In 2001, a NSW Parliamentary committee inquired into a Bill of Rights for NSW. Consistent with the widely publicised views of the then NSW Premier, the Honourable Bob Carr MP, the committee recommended against a Bill of Rights, but proposed the establishment of standing committee to scrutinise legislation for compliance with human rights standards (which was established). The former Attorney General of NSW, the Honourable Bob Debus MP, was in favour of a community consultation about formal human rights protection in NSW. However, in April 2007, his successor, the Honourable John Hatzistergos MP, rejected the idea of a Bill of Rights in NSW. Community debate continues in NSW.

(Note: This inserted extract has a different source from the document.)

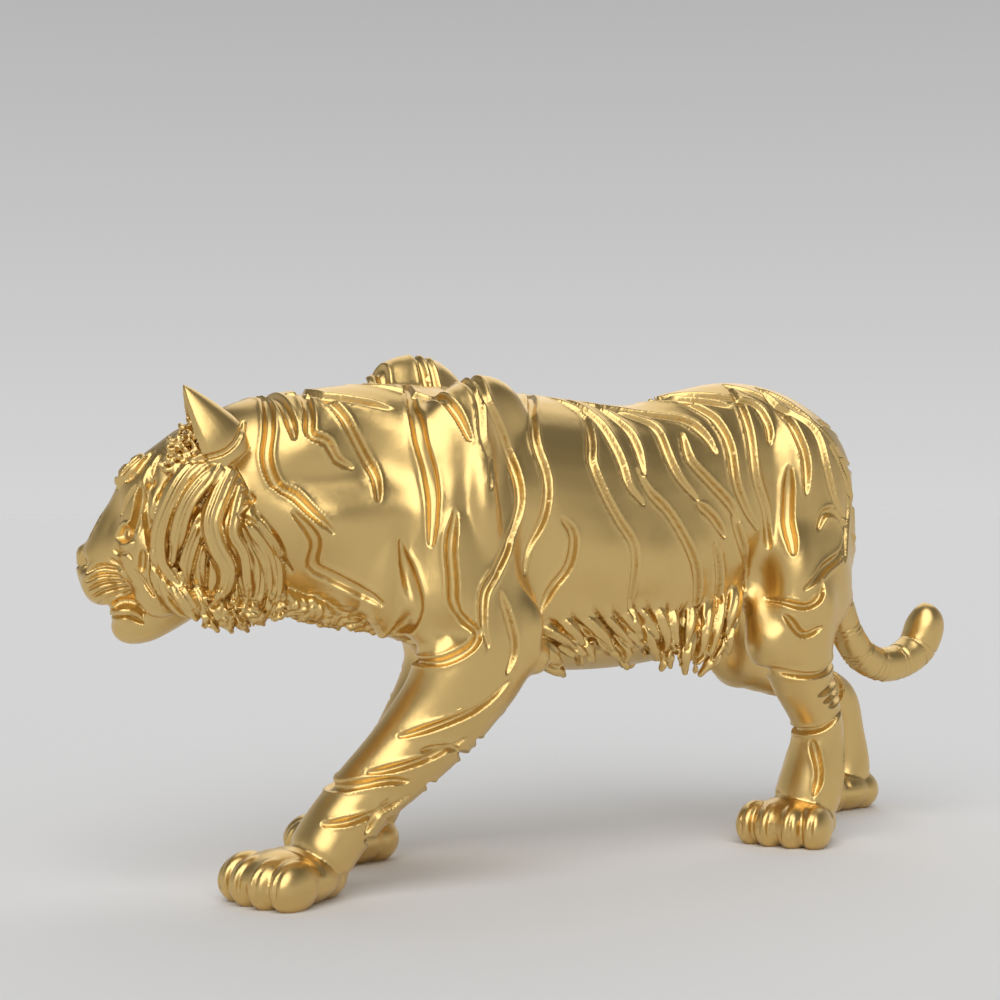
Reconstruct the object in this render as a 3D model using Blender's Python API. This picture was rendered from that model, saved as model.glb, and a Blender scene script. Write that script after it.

In South Australia, a private member’s bill entitled Human Rights Bill 2004 was introduced to the South Australian Parliament by the leader of the South Australian Democrats, the Honourable Sandra Kanck MLC. It did not progress beyond the first reading. Ms Kanck introduced a further private member’s bill in 2005 entitled, Human Rights Monitors Bill 2005, which also did not proceed. A community-based campaign advocating for a Bill of Rights in South Australia continues.

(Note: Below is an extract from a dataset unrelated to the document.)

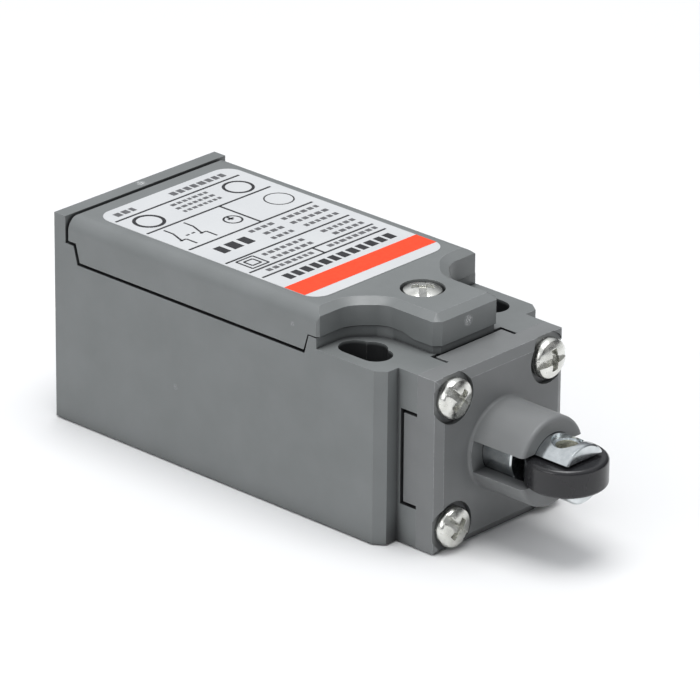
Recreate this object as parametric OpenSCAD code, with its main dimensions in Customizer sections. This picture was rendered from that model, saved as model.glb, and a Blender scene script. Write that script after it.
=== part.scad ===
// Plastic-bodied limit switch with a roller plunger head and two normally closed contacts.
// Millimetres. +Z is up from the mounting face, +Y points along the plunger to the roller,
// and the origin is on the mounting face, midway between the two mounting holes.

/* [Housing] */
// Width across the housing
body_w = 30; // [30:0.5:32]
// From the mounting holes back to the cable end
cable_end = 52.3; // [52:0.1:60]
// Height of the ledge that the mounting screws clamp
ledge_z = 24; // [24:0.1:24.4]
// Height of the lid's top
lid_z = 29.2; // [29:0.1:32]
// Height of the raised wall at the cable end
end_wall_z = 29.2; // [28:0.1:31]
// Height of the side walls under the lid's skirt
wall_z = 22.84; // [22.8:0.02:23]
// Height of the rim round the front of the lid
rim_z = 25.46; // [25.3:0.02:25.6]
// Thickness of the side walls
wall = 2.3; // [2.2:0.1:2.6]
// Thickness of the floor
floor_z = 2.4; // [2:0.1:2.4]
// Length of the cut across the flange's front corners
flange_cut = 1.5; // [1:0.1:2]

/* [Mounting holes] */
// Spacing of the two round mounting holes
round_pitch = 20; // [20:0.1:20.4]
// Spacing of the two mounting slots
slot_pitch = 22; // [21.8:0.1:22.2]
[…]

In the Northern Territory, there have been two examinations of the question of a Bill of Rights. Neither has resulted in legislative reform, and the question of a Bill of Rights has become related to the broader political question of whether the Northern Territory should become a State. In 1995, a Legislative Assembly Committee published a discussion paper, ‘A Northern Territory Bill of Rights’. In 2005, in consideration of the question of whether the Territory should ‘graduate’ to Statehood, the Statehood Steering Committee was established by the Legislative Assembly to consult and educate the Territory’s community. In May 2007, the Steering Committee’s discussion paper, ‘Constitutional Paths to Statehood’, was released. It contained a section about a Northern Territory Bill of Rights and has been complemented by a fact sheet entitled ‘What is a Bill of Rights?’